# EXTRACTED DATA
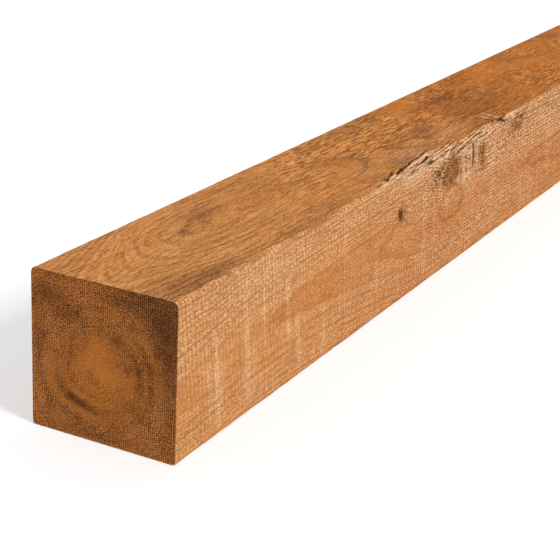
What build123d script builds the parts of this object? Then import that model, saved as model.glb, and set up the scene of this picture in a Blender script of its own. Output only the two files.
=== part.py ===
import os
from build123d import *

# One length of sawn hemlock, lying on its underside.
# X runs along the beam, from the near end to the far end. Y runs across it, from
# the torn side to the plain side. Z is up, and the origin is the middle of the
# underside.

# Sawn section and stock length
beam_width = 152.4
beam_height = 152.4
beam_length = 2438.4

# Arrises, rounded by the saw and by handling
torn_side_arris_radius = 6.0
plain_side_arris_radius = 5.0
lower_arris_radius = 3.0
end_edge_break = 0.5

# Long tear in the upper arris, where the grain swings round the big knot. Its
# start is measured from the near end, its setback across the top face, its drop
# down the side, its lip straight down from the top face, and its hollow is how
# far the torn floor sags below a straight line from lip to side.
tear_start = 380.0
tear_length = 275.0
tear_setback = 21.0
tear_drop = 9.0
tear_lip = 3.0
tear_hollow = 1.2

# Short tear further along the same arris
nick_start = 738.0
nick_length = 52.0
nick_setback = 9.0
nick_drop = 6.0
nick_lip = 2.5
nick_hollow = 0.8

# Evenly spaced stations from each tear's start to its end: the shares of its
# setback, its drop and its lip that it has there
tear_station_shares = [
    (0.08, 0.08, 0.08),
    (0.24, 0.18, 0.20),
    (0.40, 0.30, 0.45),
    (0.54, 0.40, 0.60),
    (0.59, 0.52, 0.80),
    (0.69, 0.68, 0.95),
    (0.79, 0.80, 1.00),
    (0.90, 0.85, 1.00),
    (1.00, 0.90, 1.00),
    (0.60, 1.00, 0.90),
    (0.50, 0.80, 0.70),
    (0.20, 0.45, 0.40),
    (0.08, 0.08, 0.08),
]
nick_station_shares = [
    (0.15, 0.15, 0.15),
    (0.70, 0.60, 0.80),
    (1.00, 1.00, 1.00),
    (0.60, 0.80, 0.60),
    (0.15, 0.15, 0.15),
]

# Splinter left standing in the long tear: a long split frees it along the lip, and
# a shorter one opens in front of it. Insets are from the torn side to the middle.
lip_split_start = 446.0
lip_split_length = 122.0
lip_split_width = 2.6
lip_split_depth = 8.0
lip_split_inset = 16.5
lip_split_turn = 4.0
splinter_split_start = 484.0
splinter_split_length = 76.0
splinter_split_width = 2.0
splinter_split_depth = 9.0
splinter_split_inset = 5.0
splinter_split_turn = 7.0

# Big knot under the tear: a shallow hollow of broken end grain in the side
knot_centre = 608.0
knot_height = 120.0
knot_length = 66.0
knot_rise = 40.0
knot_depth = 3.0

# Upright split beside the big knot
upright_split_centre = 676.0
upright_split_height = 120.0
upright_split_length = 42.0
upright_split_width = 3.0
upright_split_depth = 10.0
upright_split_turn = 94.0

# Slit in the small knot, lower on the same side
slit_centre = 461.0
slit_height = 104.0
slit_length = 17.0
slit_width = 5.0
slit_depth = 6.0
slit_turn = 112.0

# How much narrower and shorter a split is at its root than at its mouth
split_root_share = 0.35

# How far every cut runs past the surface that it starts from
overrun = 2.0

near_end = -beam_length / 2
torn_side = -beam_width / 2
top_face = Plane.XY.offset(beam_height)
side_face = Plane.XZ.offset(beam_width / 2)


def tear_arris(start, length, setback, drop, lip, hollow, station_shares):
    """Cuts the upper arris back through evenly spaced stations, straight between them."""
    spacing = length / (len(station_shares) - 1)
    stations = []
    for step, (setback_share, drop_share, lip_share) in enumerate(station_shares):
        edge = torn_side + setback * setback_share
        lip_foot = (edge, beam_height - lip * lip_share)
        side_foot = (torn_side, beam_height - drop * drop_share)
        floor_middle = (
            (lip_foot[0] + side_foot[0]) / 2,
            (lip_foot[1] + side_foot[1]) / 2 - hollow * setback_share,
        )
        with BuildSketch(Plane.YZ.offset(near_end + start + spacing * step)) as station:
            with BuildLine():
                ThreePointArc(lip_foot, floor_middle, side_foot)
                Polyline(
                    side_foot,
                    (torn_side - overrun, side_foot[1]),
                    (torn_side - overrun, beam_height + overrun),
                    (edge, beam_height + overrun),
                    lip_foot,
                )
            make_face()
        stations.append(station.sketch)
    loft(stations, ruled=True, mode=Mode.SUBTRACT)


def lens(length, width):
    """A pointed outline, the mouth of a split, made of two arcs."""
    tip, crown = length / 2, width / 2
    with BuildLine() as outline:
        ThreePointArc((-tip, 0), (0, crown), (tip, 0))
        ThreePointArc((tip, 0), (0, -crown), (-tip, 0))
    make_face(outline.line)


def split_wood(face, place, length, width, depth, turn):
    """Opens a split that narrows towards its root, square to the face."""
    with BuildSketch(face * Location((*place, overrun), (0, 0, turn))) as mouth:
        lens(length, width)
    with BuildSketch(face * Location((*place, -depth), (0, 0, turn))) as root:
        lens(length * split_root_share, width * split_root_share)
    loft([mouth.sketch, root.sketch], ruled=True, mode=Mode.SUBTRACT)


def sink_knot(centre, height, length, rise, depth):
    """Sinks a shallow oval bowl in the torn side, turned about a line outside it."""
    barrel_radius = (rise**2 / 4 + depth**2) / (2 * depth)
    axis_place = torn_side + depth - barrel_radius
    first, last = centre - length / 2, centre + length / 2
    with BuildSketch(Plane.XY.offset(height)) as barrel_half:
        with BuildLine() as outline:
            ThreePointArc((first, torn_side), (centre, torn_side + depth), (last, torn_side))
            Polyline((last, torn_side), (last, axis_place), (first, axis_place), (first, torn_side))
        make_face(outline.line)
    barrel_axis = Axis((centre, axis_place, height), (1, 0, 0))
    revolve(barrel_half.sketch, axis=barrel_axis, mode=Mode.SUBTRACT)


with BuildPart() as beam:
    with BuildSketch(Plane.YZ.offset(near_end)) as sawn_section:
        Rectangle(beam_width, beam_height, align=(Align.CENTER, Align.MIN))
        lower, upper = sawn_section.vertices().group_by(Axis.Y)
        torn_corner, plain_corner = upper.sort_by(Axis.X)
        fillet(lower, lower_arris_radius)
        fillet(torn_corner, torn_side_arris_radius)
        fillet(plain_corner, plain_side_arris_radius)
    extrude(amount=beam_length)
    ends = beam.faces().filter_by(Axis.X)
    chamfer(ends.edges(), end_edge_break)

    tear_arris(
        tear_start, tear_length, tear_setback, tear_drop, tear_lip, tear_hollow,
        tear_station_shares,
    )
    tear_arris(
        nick_start, nick_length, nick_setback, nick_drop, nick_lip, nick_hollow,
        nick_station_shares,
    )
    split_wood(
        top_face,
        (
            near_end + lip_split_start + lip_split_length / 2,
            torn_side + lip_split_inset,
        ),
        lip_split_length, lip_split_width, lip_split_depth,
        lip_split_turn,
    )
    split_wood(
        top_face,
        (
            near_end + splinter_split_start + splinter_split_length / 2,
            torn_side + splinter_split_inset,
        ),
        splinter_split_length, splinter_split_width, splinter_split_depth,
        splinter_split_turn,
    )
    sink_knot(near_end + knot_centre, knot_height, knot_length, knot_rise, knot_depth)
    split_wood(
        side_face,
        (near_end + upright_split_centre, upright_split_height),
        upright_split_length, upright_split_width, upright_split_depth,
        upright_split_turn,
    )
    split_wood(
        side_face,
        (near_end + slit_centre, slit_height),
        slit_length, slit_width, slit_depth,
        slit_turn,
    )

beam.part.label = "beam"
os.makedirs("parts", exist_ok=True)
export_step(beam.part, "parts/beam.step")
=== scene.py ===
import itertools
import math

import bpy
import numpy as np
from mathutils import Matrix, Vector


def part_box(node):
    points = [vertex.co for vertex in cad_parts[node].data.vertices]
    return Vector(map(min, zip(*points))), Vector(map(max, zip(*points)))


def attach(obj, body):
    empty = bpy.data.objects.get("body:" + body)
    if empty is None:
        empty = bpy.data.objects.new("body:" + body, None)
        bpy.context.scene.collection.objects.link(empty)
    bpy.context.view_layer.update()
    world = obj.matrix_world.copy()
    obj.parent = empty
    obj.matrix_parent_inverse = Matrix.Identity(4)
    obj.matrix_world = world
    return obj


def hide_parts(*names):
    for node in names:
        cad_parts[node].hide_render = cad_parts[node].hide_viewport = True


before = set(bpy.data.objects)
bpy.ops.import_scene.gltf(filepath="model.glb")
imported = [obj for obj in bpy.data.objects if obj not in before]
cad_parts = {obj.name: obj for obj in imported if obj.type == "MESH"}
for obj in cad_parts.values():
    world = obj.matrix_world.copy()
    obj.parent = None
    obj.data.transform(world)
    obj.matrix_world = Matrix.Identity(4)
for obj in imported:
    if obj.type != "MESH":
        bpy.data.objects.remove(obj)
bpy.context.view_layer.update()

# The sawn beam as the frame gives it. Its mesh is drawn in millimetres; node trees,
# the camera and the floor take metres. Distances along the beam are counted from
# the near end.
METRE, MM = 1000, 0.001
(NEAR_END, TORN_SIDE, UNDERSIDE), (FAR_END, PLAIN_SIDE, TOP) = (
    [size * METRE for size in corner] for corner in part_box("beam")
)
LENGTH = FAR_END - NEAR_END
PITH_ACROSS = 12

# Camera fitted to the beam's edges: its place in metres from the near end, its
# heading, its dip and its roll in degrees, and its lens in millimetres
CAMERA_PLACE = (-0.973, -0.6717, 0.6037)
CAMERA_HEADING, CAMERA_DIP, CAMERA_ROLL = 27.331, 20.571, 2.813
CAMERA_LENS = 95.18

# Rounded arrises, how far inside the section the drawn surface stays and must stay,
# how much further the ends' edges are broken, and the angle past which an edge is sharp
LOWER_RADIUS, PLAIN_RADIUS = 3, 5
SKIN, LEAST_SKIN = 0.34, 0.04
EDGE_BREAK, EDGE_REACH = 0.3, 0.5
SHARP_ANGLE = 38

# Floor's half size in metres, and the lamp: strength, spread in degrees, and where
# it stands
FLOOR_HALF = 30.0
LAMP_STRENGTH, LAMP_ANGLE, LAMP_FROM = 2.15, 14, (-0.16, -0.79, 0.60)

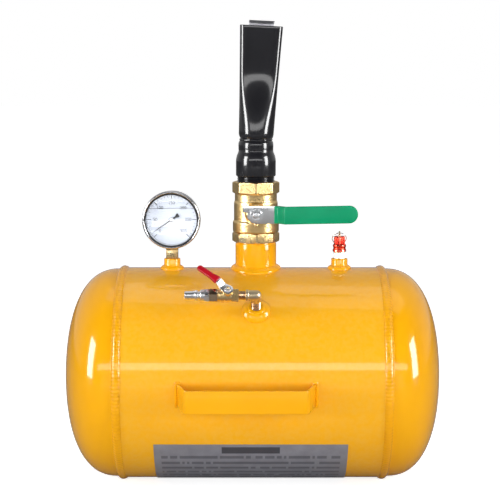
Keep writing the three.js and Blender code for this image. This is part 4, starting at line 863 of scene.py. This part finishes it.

# YOUR GOAL
The required output is the exact run of lines from the beginning of the listing above to the line that contains "nick_hollow = 0.8", inclusive of both.

# TASK RESPONSE
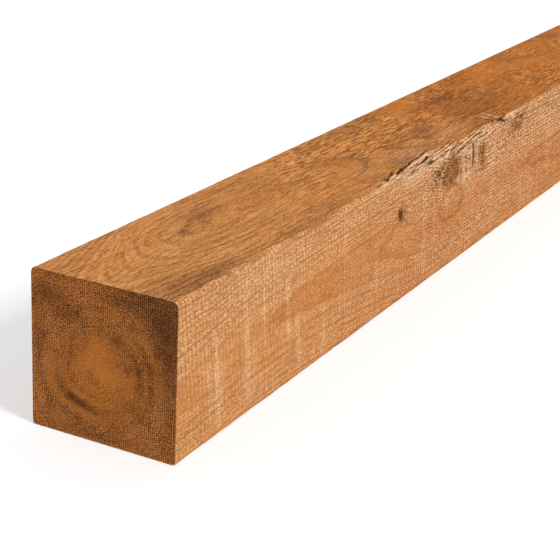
What build123d script builds the parts of this object? Then import that model, saved as model.glb, and set up the scene of this picture in a Blender script of its own. Output only the two files.
=== part.py ===
import os
from build123d import *

# One length of sawn hemlock, lying on its underside.
# X runs along the beam, from the near end to the far end. Y runs across it, from
# the torn side to the plain side. Z is up, and the origin is the middle of the
# underside.

# Sawn section and stock length
beam_width = 152.4
beam_height = 152.4
beam_length = 2438.4

# Arrises, rounded by the saw and by handling
torn_side_arris_radius = 6.0
plain_side_arris_radius = 5.0
lower_arris_radius = 3.0
end_edge_break = 0.5

# Long tear in the upper arris, where the grain swings round the big knot. Its
# start is measured from the near end, its setback across the top face, its drop
# down the side, its lip straight down from the top face, and its hollow is how
# far the torn floor sags below a straight line from lip to side.
tear_start = 380.0
tear_length = 275.0
tear_setback = 21.0
tear_drop = 9.0
tear_lip = 3.0
tear_hollow = 1.2

# Short tear further along the same arris
nick_start = 738.0
nick_length = 52.0
nick_setback = 9.0
nick_drop = 6.0
nick_lip = 2.5
nick_hollow = 0.8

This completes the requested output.